On paper, the idea to convert the story into a thriller set present day Bohemia is logical. Bristling gold cornfields and oppressive heat are the classic stuff of horror, a genre that does not generally turn its nose up at the re-use of cliché imagery. Yet while all the ingredients are there, they’re just not used to their full effect. The cinematography and acting are both standard and fairly uninteresting, although child star Karolína Lipowská probably steals the show with regard to the latter. Yet by far the biggest failing is the plot, which quite impressively manages to be both predictable and completely illogical.

In the middle of a drought, recently widowed Eliška (Anna Gieslerová) relocates to her deceased husband’s rural home town with her young daughter Anetka (Lipowská), determined to start a new life. She hasn’t been able to bring herself to break the news of her father’s death to Anetka, and maintains that he’s simply away on business. Thanks to the intervention of a meddling neighborhood child, the girl eventually comes to find out for herself and a rift of resentment develops between them.

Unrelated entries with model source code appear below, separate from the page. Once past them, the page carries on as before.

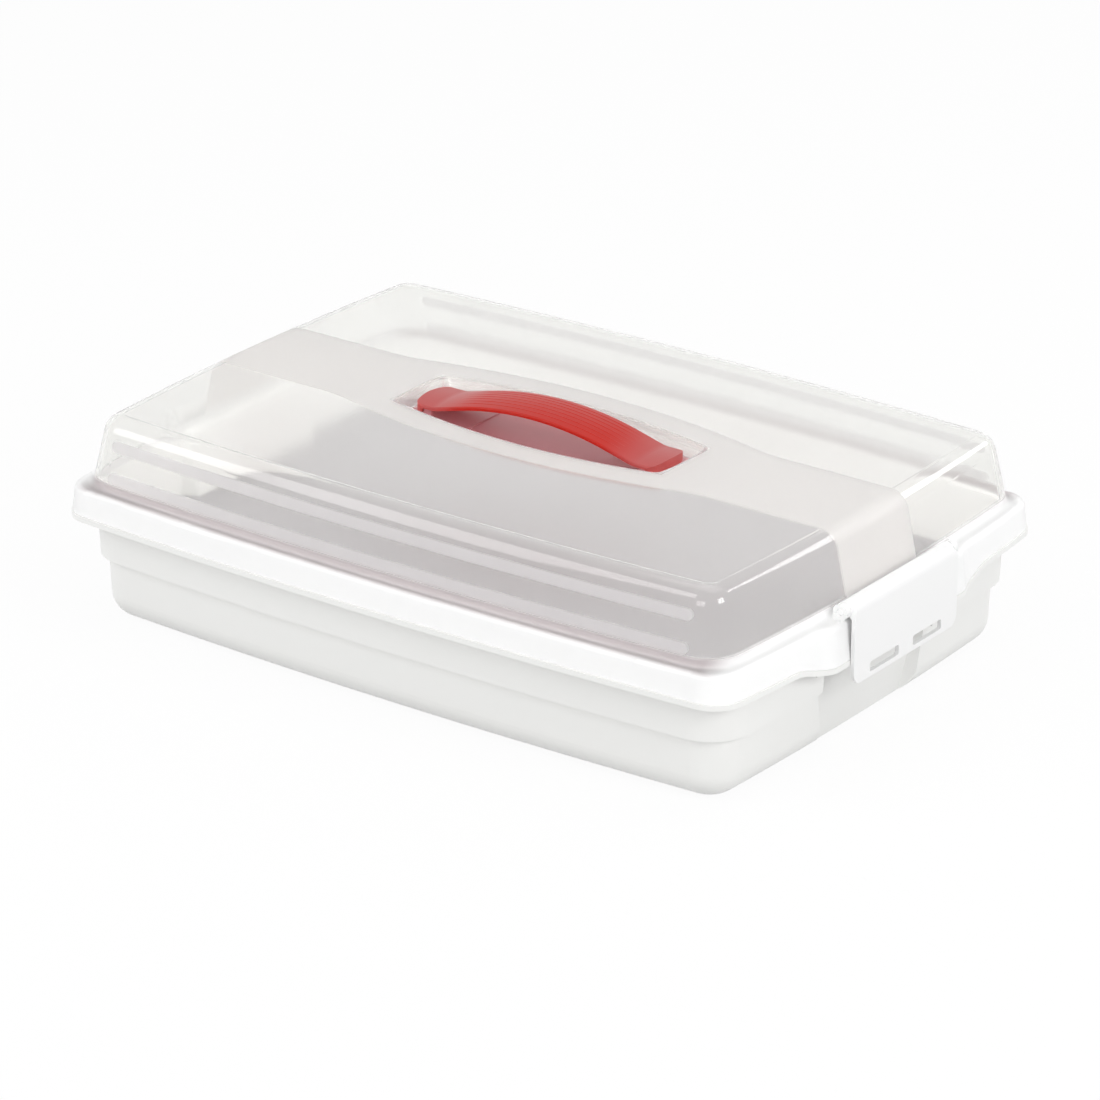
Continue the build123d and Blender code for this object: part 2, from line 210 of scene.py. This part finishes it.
# %% Place of a point on the lid, in millimetres
clear_lid = bpy.data.materials.new("clear_moulded_polypropylene")
clear_lid.use_nodes = True
tree = clear_lid.node_tree
tree.nodes.clear()
place = add_node(tree, "ShaderNodeTexCoord")
in_mm = add_node(tree, "ShaderNodeVectorMath", {
    0: place.outputs["Object"], "Scale": 1 / MM}, operation="SCALE")
apart = add_node(tree, "ShaderNodeSeparateXYZ", [in_mm.outputs["Vector"]])
along = add_node(tree, "ShaderNodeMath", [apart.outputs["X"]], operation="ABSOLUTE").outputs[0]
across = add_node(tree, "ShaderNodeMath", [apart.outputs["Y"]], operation="ABSOLUTE").outputs[0]
height = apart.outputs["Z"]

# %% [markdown]
# The band is widest beside the handle and narrows in a shallow curve to a constant width. A
# smooth maximum joins the curve to the straight part. The handle's recess is left out: its
# walls are polished, and its floor is satin with a light haze of its own.

# %% Matte band along the top
band_half_width, band_bulge, band_curve = 31.8, 47.8, 0.00125    # mm, mm, 1/mm
band_blend = 4.0                                # mm over which curve and straight part join
recess_half_length, recess_half_width, recess_bow = 85.0, 32.3, 10.8    # mm
recess_lip = 0.6                                # mm that stay polished round the recess
flange_height = 74.5                            # mm above the table

along_squared = add_node(tree, "ShaderNodeMath", [along, along], operation="MULTIPLY").outputs[0]
bulge = add_node(tree, "ShaderNodeMath", [
    along_squared, -band_curve, band_bulge], operation="MULTIPLY_ADD").outputs[0]
band_edge = add_node(tree, "ShaderNodeMath", [
    bulge, band_half_width, band_blend], operation="SMOOTH_MAX").outputs[0]
inside_band = add_node(tree, "ShaderNodeMath", [band_edge, across], operation="SUBTRACT").outputs[0]

recess_edge = add_node(tree, "ShaderNodeMath", [
    along_squared, -recess_bow / recess_half_length ** 2, recess_half_width + recess_lip],
    operation="MULTIPLY_ADD").outputs[0]
inside_sides = add_node(tree, "ShaderNodeMath", [recess_edge, across], operation="SUBTRACT").outputs[0]
inside_ends = add_node(tree, "ShaderNodeMath", [
    recess_half_length + recess_lip, along], operation="SUBTRACT").outputs[0]
inside_recess = add_node(tree, "ShaderNodeMath", [
    inside_sides, inside_ends], operation="MINIMUM").outputs[0]
out_of_recess = add_node(tree, "ShaderNodeMath", [inside_recess, -1.0], operation="MULTIPLY").outputs[0]
over_flange = add_node(tree, "ShaderNodeMath", [height, flange_height], operation="SUBTRACT").outputs[0]
band_depth = inside_band
for limit in (out_of_recess, over_flange):
    band_depth = add_node(tree, "ShaderNodeMath", [band_depth, limit], operation="MINIMUM").outputs[0]
print("band is", 2 * band_bulge, "mm wide at the handle and", 2 * band_half_width, "mm at the ends")

# %% [markdown]
# Each stripe is a capsule: every point within half its height from a straight line. Folding
# the height about the level between the two stripes gives both of them from one formula.

# %% Matte stripes on the long walls
stripe_half_length, stripe_half_height = 181.0, 3.0    # mm
lower_stripe, upper_stripe = 83.2, 99.5         # mm above the table
wall_starts = 100.0                             # mm from the middle, to keep to the long walls

level_between = (lower_stripe + upper_stripe) / 2
past_end = add_node(tree, "ShaderNodeMath", [
    along, stripe_half_length - stripe_half_height], operation="SUBTRACT").outputs[0]
past_end = add_node(tree, "ShaderNodeMath", [past_end, 0.0], operation="MAXIMUM").outputs[0]
folded = add_node(tree, "ShaderNodeMath", [height, level_between], operation="SUBTRACT").outputs[0]
folded = add_node(tree, "ShaderNodeMath", [folded], operation="ABSOLUTE").outputs[0]
rise = add_node(tree, "ShaderNodeMath", [
    folded, upper_stripe - level_between], operation="SUBTRACT").outputs[0]
offset = add_node(tree, "ShaderNodeCombineXYZ", [past_end, rise])
from_line = add_node(tree, "ShaderNodeVectorMath", [
    offset.outputs[0]], operation="LENGTH").outputs["Value"]
inside_stripe = add_node(tree, "ShaderNodeMath", [
    stripe_half_height, from_line], operation="SUBTRACT").outputs[0]
on_long_wall = add_node(tree, "ShaderNodeMath", [across, wall_starts], operation="SUBTRACT").outputs[0]
stripe_depth = add_node(tree, "ShaderNodeMath", [
    inside_stripe, on_long_wall], operation="MINIMUM").outputs[0]
print("stripes at", lower_stripe, "and", upper_stripe, "mm")

# %% [markdown]
# Each finish gets a mask, which is 1 inside it and 0 outside. Every edge is soft over half a
# millimetre, as a blasted edge is. The foot of the walls fades in above the flange. At the
# lid's ends the ledge there and the ears that hold the clips are as milky as the skirt, so
# both are added to the skirt's mask.

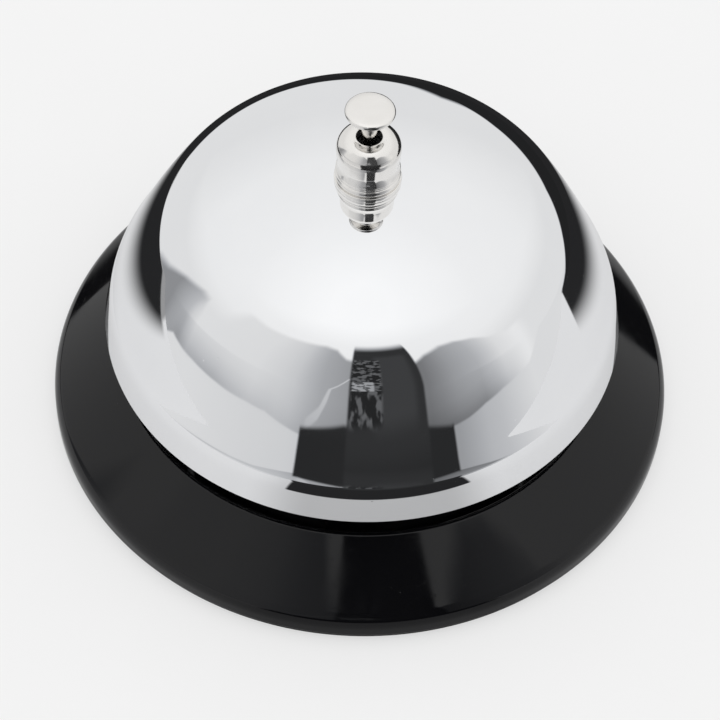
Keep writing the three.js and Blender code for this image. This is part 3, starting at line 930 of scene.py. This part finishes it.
def tent_foot_and_table(s):
    """The lit table ends in a line, with the foot of the tent in shade just above it."""
    table_end = [
        (-99, -17), (-95, -13.5), (-90, -11), (-82, -9.2), (-76, -7.7), (-70, -6.4), (-63, -5),
        (-55, -3.6), (-48, -2.4), (-39, -1.3), (36, -2.3), (46, -3), (54, -3.3), (63, -4.3),
        (70, -5.5), (78, -7),
    ]
    depth = s.curve(s.height(table_end), [(0, 0.50), (1, 0.40), (2, 0.29), (4, 0.13), (7, 0.0)])
    amount = s.curve(s.azimuth, [
        (-96, 0.0), (-87, 0.9), (-65, 0.9), (-48, 0.55), (-33, 0.4), (-25, 0.4), (39, 1), (55, 1),
        (63, 0.7), (72, 0.3), (80, 0),
    ])
    s.light = s.product(s.light, s.one_minus(s.product(depth, amount)))
    lit = s.curve(s.azimuth, [
        (-75, 0.77), (-45, 0.71), (-28, 0.68), (36, 0.34), (41, 0.36), (45, 0.41), (53, 0.52),
        (60, 0.57), (70, 0.69), (78, 0.77),
    ])
    s.toward(lit, s.under(table_end, 0.5))


def front_opening(s):
    """The dark room past the table's front edge, with the camera and some clutter before it."""
    room_top = [(-23, -0.5), (-6, 1.6), (20, 1.0), (38, -2.4)]
    s.toward(0.024, s.band(s.azimuth, -23, 38.5, 1.2), s.under(room_top, 1))
    s.patch((-4, 28), (0, 54), (1.5, 9), 0.034)
    s.patch((9, 23), (4, 46), (4, 5), 0.052)
    place = s.add("ShaderNodeCombineXYZ")
    s.link(s.product(s.azimuth, 0.22), place.inputs[0])
    s.link(s.product(s.elevation, 0.3), place.inputs[1])
    clutter = s.noise(place.outputs[0], 1, detail=2, roughness=0.6)
    s.patch((-3, 9), (3, 44), (2, 2), s.ramp(clutter, 0.47, 0.56, 0.02, 0.13))
    s.patch((-3, 6), (9, 19), (1, 1), s.ramp(clutter, 0.44, 0.50, 0.10, 0.36))


def room_behind(s):
    """The dark room behind, past the table's far edge."""
    tops = [
        (-180, -1), (-165, -9), (-150, -14), (-142, -19), (-104, -19), (106, -14), (115, -11),
        (126, -3), (140, 5), (160, 8), (170, 6), (180, -1),
    ]
    s.toward(0.018, s.one_minus(s.band(s.azimuth, -104, 107, 2.5)), s.under(tops, 2))


def sky():
    """What is drawn later covers what is drawn before it."""
    s = Sky()
    tent_flaps(s)
    tent_corner(s)
    tent_foot_and_table(s)
    front_opening(s)
    room_behind(s)
    s.finish()


def camera():
    """Looks along +Y and down, with a slight roll."""
    down = math.radians(CAMERA_DOWN)
    forward = Vector((0, math.cos(down), -math.sin(down)))
    level_up = Vector((0, math.sin(down), math.cos(down)))
    roll = math.radians(CAMERA_ROLL)
    right = Vector((1, 0, 0)) * math.cos(roll) + level_up * math.sin(roll)
    up = level_up * math.cos(roll) - Vector((1, 0, 0)) * math.sin(roll)
    turn = Matrix((right, up, -forward)).transposed().to_4x4()
    data = bpy.data.cameras.new("camera")
    data.lens = LENS
    data.sensor_width = SENSOR_WIDTH
    data.clip_start = 0.01
    data.clip_end = 20
    view = bpy.data.objects.new("camera", data)
    view.matrix_world = Matrix.Translation(CAMERA_AT) @ turn
    bpy.context.scene.collection.objects.link(view)
    bpy.context.scene.camera = view


table()
sky()
camera()
bpy.context.scene.view_settings.view_transform = "Standard"
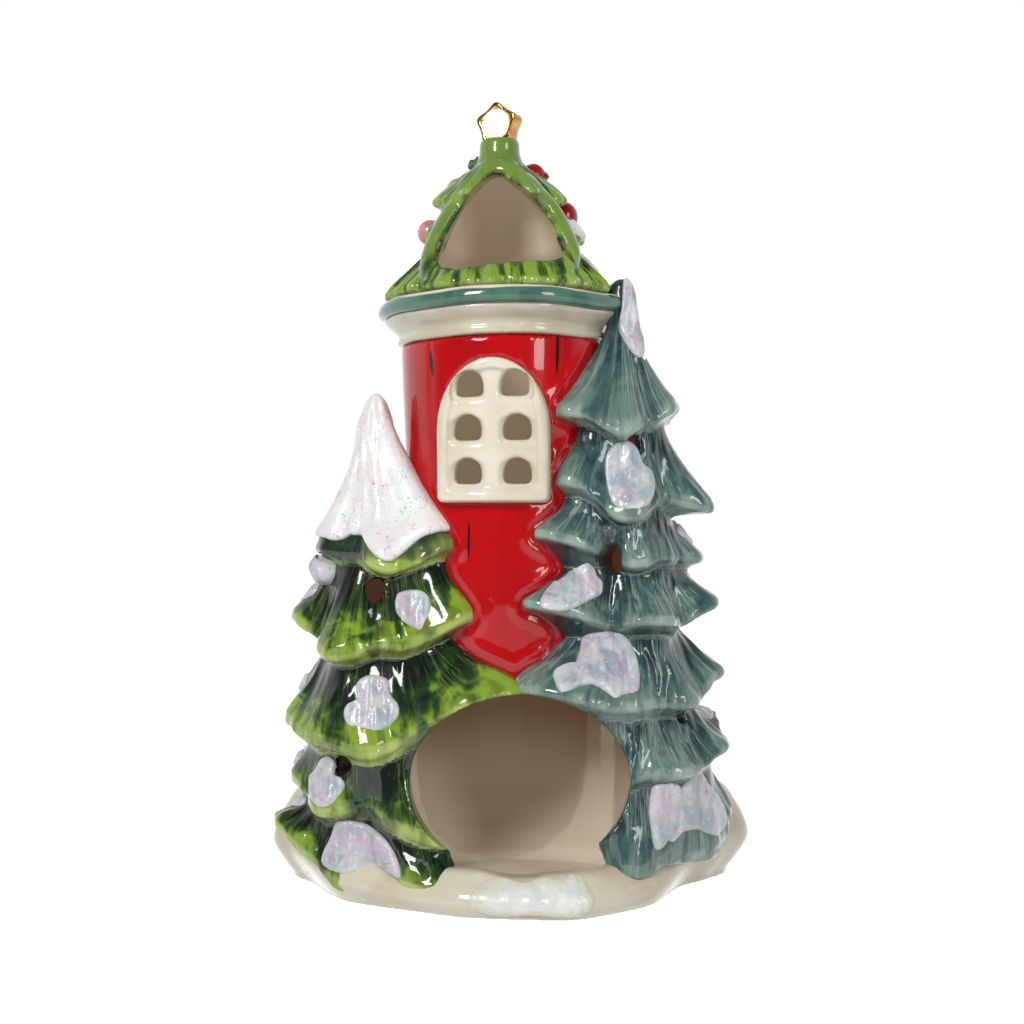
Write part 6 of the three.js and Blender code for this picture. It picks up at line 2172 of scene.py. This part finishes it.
class CandleHouse:
    """The whole house: builds, dresses and seats every piece."""

    def __init__(self) -> None:
        """Makes the hollow that every casting shares."""
        self.cavity = Cavity()
        self.house = TowerHouse()
        self.roof = Roof()

    def trees(self) -> Array:
        """Both trees and the snow on them.

        Returns:
            Points of the trees' castings.
        """
        beside = []
        for tree, dress, node in ((GREEN_TREE, GREEN, "green_tree"), (BLUE_TREE, BLUE, "blue_tree")):
            casting = tree.casting(self.cavity)
            beside.append(points_of(casting))
            dress.on(casting, node)
            for patch in tree.patches:
                PEARL_SNOW.on(patch.build(tree.form), patch.node)
        WHITE_SNOW.on(SnowHat(GREEN_FORM).build(), "green_tree_snow_hat")
        return np.concatenate(beside)

    def tower(self, beside: Array) -> None:
        """The tower with its windows, door and mouldings.

        Args:
            beside: Points of the trees.
        """
        house, tower = self.house, self.house.tower
        rear, front = house.windows()
        casing = Casement("door_casing", 19.0, 32.0, 14.0, 90.0, 2.4, tower)
        leaf = Casement("door_leaf", 11.6, 28.3, 14.0, 90.0, 1.2, tower)
        RED.on(house.wall(self.cavity, beside), "tower_wall")
        CREAM.on(rear.window(3), "rear_window_frame")
        CREAM.on(front.window(2), "front_window_frame")
        CREAM.on(casing.casing(), "front_door_casing")
        DOOR_BROWN.on(leaf.leaf(), "front_door")
        GOLD.on(house.knob(), "front_door_knob")
        SHADED_COVE_CREAM.on(house.cove(self.cavity), "cornice")
        TEAL.on(house.eave(self.cavity), "eave_roll")

    def bank(self) -> None:
        """The bank of snow and the drift of glitter on it."""
        BANK_CREAM.on(Bank().build(self.cavity), "snow_base")
        SILL_SNOW.on(self.drift(), "sill_glitter_drift")

    def drift(self) -> Piece:
        """A thin drift of glitter that follows the bank in front of the arch."""
        bank = Bank()

        def place(right: Array, above: Array) -> Array:
            """Points on the bank's front, right of and above the drift's middle."""
            return bank.point((5.82 + right / 20.5) / 18, 0.42 + above / 18)

        outline = (
            (-18, -2.0), (-16, 2.2), (-11, 4.4), (-5, 3.8), (0, 4.8), (6, 4.2), (12, 5.2), (18.4, 3.0),
            (18, -2.0), (11, -4.6), (5, -5.0), (-3, -4.2), (-10, -4.8), (-15, -4.0),
        )
        return pillow("sill_drift", place, outline, 0.26, 0.06, 0.45)

    def top(self) -> None:
        """The roof, the star, the fruit and the snow on them."""
        roof = self.roof
        ROOF_GREEN.on(roof.shell(self.cavity), "roof_shell")
        GOLD.on(roof.star(), "star_finial")
        for fruit in FRUITS:
            fruit.dress.on(fruit.build(roof.form), fruit.node)
        for side, angle in (("left", 150), ("right", 50)):
            LEAF.on(roof.leaf(f"{side}_leaf", angle), f"roof_holly_leaf_{side}")
        for patch in ROOF_RUNS:
            WHITE_SNOW.on(patch.build(roof.form), patch.node)

    def build(self) -> None:
        """Builds everything, from the bank up."""
        self.bank()
        self.tower(self.trees())
        self.top()


def main() -> None:
    """Builds the house on its frame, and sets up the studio."""
    CandleHouse().build()
    Studio().build()


if __name__ == "__main__":
    main()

Meanwhile, they get to know the inhabitants of the small town one by one (all five of them), including the unsubtly lecherous handyman Zdeněk Poláček (Jiří Strébl) and, most importantly, the mayor’s crone-like wife (Daniela Kolářová), who has the groan-inducing name of Anežka Mrazová (“Frosty”).

Anežka develops a habit of sneaking into Eliška’s home late at night and uttering foreboding–laden pronouncements about a creature that takes children and never gives them back. Further delving into the subplot reveals that Anežka in fact killed her own child during a similarly blistering summer, and maintains that the responsible party was not in fact her but rather the Noonday Witch, who she herself embodies by drifting through the fields as the church bells strike twelve. Eliška becomes fixated with the idea and begins to hear voices and experience visions of a witch that increasingly takes on elements of her own appearance. She barricades herself and her daughter in the house, but of course to no avail as the real threat is from within. Eventually Anetka runs away from her mother’s crushing grasp and into the cornfield, and as luck would have it at that very moment an eclipse takes place, restoring her sanity and restoring normality. Perhaps most gratingly, this completely illogical conclusion is justified by means of a bedtime story where the sun steals a child and the moon brings him back, which is repeated over and over. This device is so blatant that the ending is obvious from practically the very beginning, meaning that the whole duration of the film is spent in the expectation of being disappointed.

On the whole, the tension and narrative structure of the cinematic adaptation fails to live up to the pared down punch of Erben’s original 12 stanzas. The stifling heat wave, for example, is discussed a lot but doesn’t really come through in the mise en scène and as such makes little contribution to the atmosphere. In terms of the dramaturgy, the film plays the “monster within” card way too early, so not only does it not come as a shock but also isn’t developed enough to elicit any curiosity. The witch herself, when she is finally revealed, bears a distressing resemblance to a school art project, and would definitely have been better left to the imagination.

Where the film perhaps surpasses its source of inspiration is in the ridiculousness of its moralizing. While Erben’s mother is punished for irresponsible parenting, Sádek goes further and seems to suggest that women are incapable of living alone, as if the Noonday Witch were some kind of hysterical manifestation induced by the absence of men. Anežka Mrazová’s husband, played by Zdeněk Mucha, claims culpability for the death of their child on the grounds of having been too occupied by his work, while Eliška constantly reiterates her ineptitude, irrational decisions and lack of basic skills. Whether intended as an attack on those who deviate from the traditional family unit, a health warning for women against exposing themselves to extreme temperatures lest their hormones explode, or simply as the lazy cobbling together of a mish-mash of clichés, The Noonday Witch has a lot to learn about constructing a story and maintaining interest.